Dataset records
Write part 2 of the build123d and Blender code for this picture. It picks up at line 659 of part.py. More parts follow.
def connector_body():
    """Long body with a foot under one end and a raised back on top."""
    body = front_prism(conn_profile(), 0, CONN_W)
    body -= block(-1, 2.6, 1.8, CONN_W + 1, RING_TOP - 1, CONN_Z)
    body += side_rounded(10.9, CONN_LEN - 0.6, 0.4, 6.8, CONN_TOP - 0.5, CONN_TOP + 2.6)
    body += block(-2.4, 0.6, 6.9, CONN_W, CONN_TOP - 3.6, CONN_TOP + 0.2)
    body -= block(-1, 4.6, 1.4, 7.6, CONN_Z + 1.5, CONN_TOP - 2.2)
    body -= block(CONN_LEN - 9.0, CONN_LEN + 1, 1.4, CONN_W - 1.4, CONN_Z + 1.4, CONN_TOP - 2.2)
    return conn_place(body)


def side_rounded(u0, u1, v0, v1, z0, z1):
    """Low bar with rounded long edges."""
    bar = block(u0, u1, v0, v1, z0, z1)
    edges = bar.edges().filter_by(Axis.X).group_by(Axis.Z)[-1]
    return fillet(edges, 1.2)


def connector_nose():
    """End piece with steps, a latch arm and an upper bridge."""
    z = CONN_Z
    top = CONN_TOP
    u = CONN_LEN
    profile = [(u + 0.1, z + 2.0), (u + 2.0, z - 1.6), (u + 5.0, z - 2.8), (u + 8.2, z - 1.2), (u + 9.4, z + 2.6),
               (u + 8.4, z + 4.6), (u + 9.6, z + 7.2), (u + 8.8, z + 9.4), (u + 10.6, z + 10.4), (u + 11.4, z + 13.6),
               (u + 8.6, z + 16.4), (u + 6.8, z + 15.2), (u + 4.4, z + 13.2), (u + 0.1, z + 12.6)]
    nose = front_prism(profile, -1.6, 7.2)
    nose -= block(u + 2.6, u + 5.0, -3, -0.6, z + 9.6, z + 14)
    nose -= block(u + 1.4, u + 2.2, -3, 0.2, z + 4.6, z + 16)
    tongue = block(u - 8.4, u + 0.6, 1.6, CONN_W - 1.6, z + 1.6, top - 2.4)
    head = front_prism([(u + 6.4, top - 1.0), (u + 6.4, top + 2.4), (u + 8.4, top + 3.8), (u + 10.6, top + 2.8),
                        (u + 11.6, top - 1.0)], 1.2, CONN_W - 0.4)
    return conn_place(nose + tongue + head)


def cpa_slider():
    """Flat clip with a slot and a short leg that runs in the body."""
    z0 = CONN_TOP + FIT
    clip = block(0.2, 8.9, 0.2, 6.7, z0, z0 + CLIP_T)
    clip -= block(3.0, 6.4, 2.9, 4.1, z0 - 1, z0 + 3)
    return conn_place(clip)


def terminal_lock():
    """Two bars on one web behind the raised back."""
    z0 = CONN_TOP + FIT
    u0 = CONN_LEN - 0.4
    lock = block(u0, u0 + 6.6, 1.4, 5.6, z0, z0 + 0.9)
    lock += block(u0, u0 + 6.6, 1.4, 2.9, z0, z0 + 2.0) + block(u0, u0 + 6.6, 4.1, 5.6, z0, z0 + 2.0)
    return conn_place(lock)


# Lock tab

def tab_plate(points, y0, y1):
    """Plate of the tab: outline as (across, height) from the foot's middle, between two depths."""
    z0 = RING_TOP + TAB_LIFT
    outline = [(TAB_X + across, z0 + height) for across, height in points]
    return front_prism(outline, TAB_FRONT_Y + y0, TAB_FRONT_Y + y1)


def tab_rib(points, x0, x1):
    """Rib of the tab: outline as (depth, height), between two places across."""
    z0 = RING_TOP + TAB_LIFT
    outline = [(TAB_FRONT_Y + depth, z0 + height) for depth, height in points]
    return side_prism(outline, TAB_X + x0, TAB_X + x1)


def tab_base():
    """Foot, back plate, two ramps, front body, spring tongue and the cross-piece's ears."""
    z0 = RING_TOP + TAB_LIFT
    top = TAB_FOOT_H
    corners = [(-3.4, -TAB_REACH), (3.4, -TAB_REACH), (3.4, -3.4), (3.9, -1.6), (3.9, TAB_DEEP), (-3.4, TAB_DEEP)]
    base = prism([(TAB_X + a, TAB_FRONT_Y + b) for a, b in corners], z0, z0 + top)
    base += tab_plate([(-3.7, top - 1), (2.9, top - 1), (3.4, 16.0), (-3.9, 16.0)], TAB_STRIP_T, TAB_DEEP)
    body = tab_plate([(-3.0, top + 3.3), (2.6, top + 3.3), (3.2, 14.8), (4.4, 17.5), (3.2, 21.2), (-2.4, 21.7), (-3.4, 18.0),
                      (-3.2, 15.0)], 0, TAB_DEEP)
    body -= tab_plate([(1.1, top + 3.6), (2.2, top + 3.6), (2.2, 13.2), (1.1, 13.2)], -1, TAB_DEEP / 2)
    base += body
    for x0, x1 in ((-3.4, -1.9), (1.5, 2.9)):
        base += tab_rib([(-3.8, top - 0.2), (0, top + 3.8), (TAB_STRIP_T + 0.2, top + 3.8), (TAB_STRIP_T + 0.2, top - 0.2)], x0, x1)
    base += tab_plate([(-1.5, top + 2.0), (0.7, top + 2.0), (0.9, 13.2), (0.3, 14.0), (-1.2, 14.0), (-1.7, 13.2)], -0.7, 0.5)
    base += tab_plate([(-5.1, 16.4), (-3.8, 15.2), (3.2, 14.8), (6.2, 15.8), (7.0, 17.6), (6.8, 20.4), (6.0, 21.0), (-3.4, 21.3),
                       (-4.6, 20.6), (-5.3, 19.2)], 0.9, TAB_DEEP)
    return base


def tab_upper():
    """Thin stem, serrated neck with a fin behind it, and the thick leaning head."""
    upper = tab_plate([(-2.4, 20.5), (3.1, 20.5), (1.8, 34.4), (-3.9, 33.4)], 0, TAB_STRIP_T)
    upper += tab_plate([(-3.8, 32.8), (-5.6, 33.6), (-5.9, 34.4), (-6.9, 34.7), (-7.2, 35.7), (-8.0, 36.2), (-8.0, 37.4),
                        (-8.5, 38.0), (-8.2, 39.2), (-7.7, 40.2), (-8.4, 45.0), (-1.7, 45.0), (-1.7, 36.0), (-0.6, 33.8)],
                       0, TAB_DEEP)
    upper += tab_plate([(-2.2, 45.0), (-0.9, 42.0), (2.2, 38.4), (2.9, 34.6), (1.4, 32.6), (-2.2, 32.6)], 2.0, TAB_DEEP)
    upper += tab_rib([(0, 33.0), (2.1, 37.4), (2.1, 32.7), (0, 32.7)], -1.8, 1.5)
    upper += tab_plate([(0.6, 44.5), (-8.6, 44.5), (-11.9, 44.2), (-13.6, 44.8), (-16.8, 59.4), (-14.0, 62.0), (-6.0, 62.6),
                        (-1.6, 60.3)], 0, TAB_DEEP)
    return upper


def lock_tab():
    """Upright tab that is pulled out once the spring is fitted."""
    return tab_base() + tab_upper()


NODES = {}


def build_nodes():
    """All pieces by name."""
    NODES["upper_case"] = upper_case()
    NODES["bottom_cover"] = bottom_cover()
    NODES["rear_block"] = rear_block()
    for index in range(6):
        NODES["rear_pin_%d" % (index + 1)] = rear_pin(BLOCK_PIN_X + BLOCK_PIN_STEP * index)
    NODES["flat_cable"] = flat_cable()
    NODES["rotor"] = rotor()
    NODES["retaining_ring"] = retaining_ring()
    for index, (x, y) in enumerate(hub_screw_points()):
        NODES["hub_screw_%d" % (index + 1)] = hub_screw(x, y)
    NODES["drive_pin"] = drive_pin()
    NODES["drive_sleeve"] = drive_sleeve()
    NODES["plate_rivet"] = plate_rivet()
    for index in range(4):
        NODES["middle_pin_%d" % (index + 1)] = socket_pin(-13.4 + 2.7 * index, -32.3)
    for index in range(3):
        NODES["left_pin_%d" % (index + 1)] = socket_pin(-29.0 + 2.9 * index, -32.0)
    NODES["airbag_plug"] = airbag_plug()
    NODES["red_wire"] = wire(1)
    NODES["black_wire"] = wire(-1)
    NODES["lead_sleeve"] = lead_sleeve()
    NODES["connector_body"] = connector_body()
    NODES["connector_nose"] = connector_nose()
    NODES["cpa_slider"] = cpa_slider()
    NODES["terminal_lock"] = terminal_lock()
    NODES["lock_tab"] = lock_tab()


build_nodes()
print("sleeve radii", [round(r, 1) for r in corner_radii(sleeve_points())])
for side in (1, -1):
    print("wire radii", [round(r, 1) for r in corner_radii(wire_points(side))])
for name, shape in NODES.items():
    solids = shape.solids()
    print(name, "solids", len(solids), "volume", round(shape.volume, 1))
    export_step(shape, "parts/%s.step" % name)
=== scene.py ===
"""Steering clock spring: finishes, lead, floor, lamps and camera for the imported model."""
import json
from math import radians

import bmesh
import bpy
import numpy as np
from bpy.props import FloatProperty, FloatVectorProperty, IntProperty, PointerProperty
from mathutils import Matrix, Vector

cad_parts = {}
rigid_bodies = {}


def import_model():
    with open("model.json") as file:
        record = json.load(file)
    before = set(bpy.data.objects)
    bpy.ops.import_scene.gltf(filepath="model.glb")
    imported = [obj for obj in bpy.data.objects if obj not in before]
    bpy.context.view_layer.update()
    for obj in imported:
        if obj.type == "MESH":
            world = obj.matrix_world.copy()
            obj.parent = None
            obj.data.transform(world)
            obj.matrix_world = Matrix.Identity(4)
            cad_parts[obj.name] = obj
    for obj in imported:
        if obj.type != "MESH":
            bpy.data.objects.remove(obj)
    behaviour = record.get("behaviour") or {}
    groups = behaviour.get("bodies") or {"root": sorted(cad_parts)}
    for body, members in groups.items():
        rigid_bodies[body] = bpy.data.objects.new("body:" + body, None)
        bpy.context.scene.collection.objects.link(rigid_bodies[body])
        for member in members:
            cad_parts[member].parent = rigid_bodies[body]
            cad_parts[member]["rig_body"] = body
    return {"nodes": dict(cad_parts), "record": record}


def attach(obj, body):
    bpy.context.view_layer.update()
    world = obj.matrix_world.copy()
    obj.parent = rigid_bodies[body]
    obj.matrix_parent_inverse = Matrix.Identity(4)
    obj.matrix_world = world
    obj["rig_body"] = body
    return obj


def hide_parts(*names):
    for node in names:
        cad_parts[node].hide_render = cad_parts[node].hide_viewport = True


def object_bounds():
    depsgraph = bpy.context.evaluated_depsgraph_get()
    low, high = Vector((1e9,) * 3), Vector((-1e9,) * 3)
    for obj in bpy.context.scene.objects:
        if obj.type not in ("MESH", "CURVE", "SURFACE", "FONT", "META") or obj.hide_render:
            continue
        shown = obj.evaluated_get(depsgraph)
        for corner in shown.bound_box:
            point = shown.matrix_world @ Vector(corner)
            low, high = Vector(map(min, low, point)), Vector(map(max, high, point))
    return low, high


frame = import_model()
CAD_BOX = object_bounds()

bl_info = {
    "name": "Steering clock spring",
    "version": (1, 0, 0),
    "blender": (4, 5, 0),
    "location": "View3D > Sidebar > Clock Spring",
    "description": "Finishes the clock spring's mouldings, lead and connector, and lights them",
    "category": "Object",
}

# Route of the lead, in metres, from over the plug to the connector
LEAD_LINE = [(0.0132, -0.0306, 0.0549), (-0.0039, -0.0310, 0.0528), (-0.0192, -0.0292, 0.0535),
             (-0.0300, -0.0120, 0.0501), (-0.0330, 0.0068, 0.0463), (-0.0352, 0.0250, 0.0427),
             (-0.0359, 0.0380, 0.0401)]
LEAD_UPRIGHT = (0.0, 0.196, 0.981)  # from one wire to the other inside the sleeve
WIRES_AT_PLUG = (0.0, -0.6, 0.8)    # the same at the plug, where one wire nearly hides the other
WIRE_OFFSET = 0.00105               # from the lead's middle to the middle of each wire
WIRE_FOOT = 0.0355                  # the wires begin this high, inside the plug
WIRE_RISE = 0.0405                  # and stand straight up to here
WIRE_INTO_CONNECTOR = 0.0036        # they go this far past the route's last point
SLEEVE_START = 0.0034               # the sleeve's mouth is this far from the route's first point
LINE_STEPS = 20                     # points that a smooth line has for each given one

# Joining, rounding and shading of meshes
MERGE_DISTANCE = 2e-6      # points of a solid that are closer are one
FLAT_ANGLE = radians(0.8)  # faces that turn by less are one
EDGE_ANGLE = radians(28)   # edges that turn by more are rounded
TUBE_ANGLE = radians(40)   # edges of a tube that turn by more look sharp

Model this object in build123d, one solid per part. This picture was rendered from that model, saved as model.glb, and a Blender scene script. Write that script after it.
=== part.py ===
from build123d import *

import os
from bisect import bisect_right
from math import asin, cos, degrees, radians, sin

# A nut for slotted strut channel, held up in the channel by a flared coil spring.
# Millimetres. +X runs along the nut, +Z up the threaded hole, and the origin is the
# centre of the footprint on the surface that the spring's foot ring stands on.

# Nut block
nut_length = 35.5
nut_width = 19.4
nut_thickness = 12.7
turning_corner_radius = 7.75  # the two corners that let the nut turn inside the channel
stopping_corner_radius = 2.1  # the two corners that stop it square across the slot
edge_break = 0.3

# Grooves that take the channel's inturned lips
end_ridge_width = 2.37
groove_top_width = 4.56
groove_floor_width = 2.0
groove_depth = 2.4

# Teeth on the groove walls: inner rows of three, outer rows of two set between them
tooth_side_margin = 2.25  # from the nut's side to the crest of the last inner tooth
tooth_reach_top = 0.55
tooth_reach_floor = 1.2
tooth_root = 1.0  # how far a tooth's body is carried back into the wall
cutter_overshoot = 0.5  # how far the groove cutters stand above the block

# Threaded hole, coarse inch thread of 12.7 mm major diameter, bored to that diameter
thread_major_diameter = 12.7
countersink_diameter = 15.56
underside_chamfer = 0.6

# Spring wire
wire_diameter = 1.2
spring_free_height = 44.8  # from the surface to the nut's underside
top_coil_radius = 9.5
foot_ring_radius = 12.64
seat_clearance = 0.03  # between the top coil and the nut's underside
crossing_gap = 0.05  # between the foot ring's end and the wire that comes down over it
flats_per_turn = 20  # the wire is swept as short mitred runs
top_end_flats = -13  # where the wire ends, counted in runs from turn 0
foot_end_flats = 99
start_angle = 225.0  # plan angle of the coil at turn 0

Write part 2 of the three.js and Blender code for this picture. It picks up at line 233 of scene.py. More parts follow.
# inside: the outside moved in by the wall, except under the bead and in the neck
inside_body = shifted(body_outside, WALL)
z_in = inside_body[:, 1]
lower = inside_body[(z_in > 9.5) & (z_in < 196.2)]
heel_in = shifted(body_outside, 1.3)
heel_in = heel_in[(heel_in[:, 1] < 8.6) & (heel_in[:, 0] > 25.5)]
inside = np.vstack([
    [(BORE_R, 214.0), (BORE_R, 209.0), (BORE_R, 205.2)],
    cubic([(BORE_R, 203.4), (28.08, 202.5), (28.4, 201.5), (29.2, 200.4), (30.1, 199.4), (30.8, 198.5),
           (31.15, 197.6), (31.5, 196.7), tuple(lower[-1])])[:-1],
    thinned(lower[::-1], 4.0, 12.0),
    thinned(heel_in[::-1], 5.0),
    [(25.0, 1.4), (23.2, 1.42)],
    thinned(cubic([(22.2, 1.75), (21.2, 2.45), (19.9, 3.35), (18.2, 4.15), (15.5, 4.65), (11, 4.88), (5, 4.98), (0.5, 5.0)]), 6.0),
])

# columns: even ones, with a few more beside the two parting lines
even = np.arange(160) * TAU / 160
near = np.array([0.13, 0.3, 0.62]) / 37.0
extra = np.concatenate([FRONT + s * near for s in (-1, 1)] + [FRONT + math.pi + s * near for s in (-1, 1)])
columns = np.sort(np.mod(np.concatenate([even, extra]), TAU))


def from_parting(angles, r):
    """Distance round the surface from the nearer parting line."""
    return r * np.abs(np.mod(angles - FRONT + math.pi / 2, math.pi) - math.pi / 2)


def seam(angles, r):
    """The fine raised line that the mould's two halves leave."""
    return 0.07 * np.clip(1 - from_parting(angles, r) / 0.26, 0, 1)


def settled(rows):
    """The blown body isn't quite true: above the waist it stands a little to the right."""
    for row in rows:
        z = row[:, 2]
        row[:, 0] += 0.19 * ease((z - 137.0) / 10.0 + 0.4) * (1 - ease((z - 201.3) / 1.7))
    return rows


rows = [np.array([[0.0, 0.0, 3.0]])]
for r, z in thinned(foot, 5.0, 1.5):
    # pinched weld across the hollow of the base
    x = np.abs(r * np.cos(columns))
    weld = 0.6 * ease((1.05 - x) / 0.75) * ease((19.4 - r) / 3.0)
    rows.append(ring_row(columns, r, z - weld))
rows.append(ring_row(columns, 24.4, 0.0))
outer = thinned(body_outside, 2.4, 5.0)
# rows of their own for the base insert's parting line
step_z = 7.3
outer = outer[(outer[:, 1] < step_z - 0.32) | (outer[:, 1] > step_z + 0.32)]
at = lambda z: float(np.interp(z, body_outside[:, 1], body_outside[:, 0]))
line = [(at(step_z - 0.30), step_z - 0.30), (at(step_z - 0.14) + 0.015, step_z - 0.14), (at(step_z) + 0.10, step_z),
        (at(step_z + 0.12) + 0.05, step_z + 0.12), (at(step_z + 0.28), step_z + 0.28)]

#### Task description
Above this instruction are the records; retype exactly the lines from the one containing "for side in" up to and including the one containing "record = json.load(file)".

#### Solution for this exercise
for side in (1, -1):
    print("wire radii", [round(r, 1) for r in corner_radii(wire_points(side))])
for name, shape in NODES.items():
    solids = shape.solids()
    print(name, "solids", len(solids), "volume", round(shape.volume, 1))
    export_step(shape, "parts/%s.step" % name)
=== scene.py ===
"""Steering clock spring: finishes, lead, floor, lamps and camera for the imported model."""
import json
from math import radians

import bmesh
import bpy
import numpy as np
from bpy.props import FloatProperty, FloatVectorProperty, IntProperty, PointerProperty
from mathutils import Matrix, Vector

cad_parts = {}
rigid_bodies = {}


def import_model():
    with open("model.json") as file:
        record = json.load(file)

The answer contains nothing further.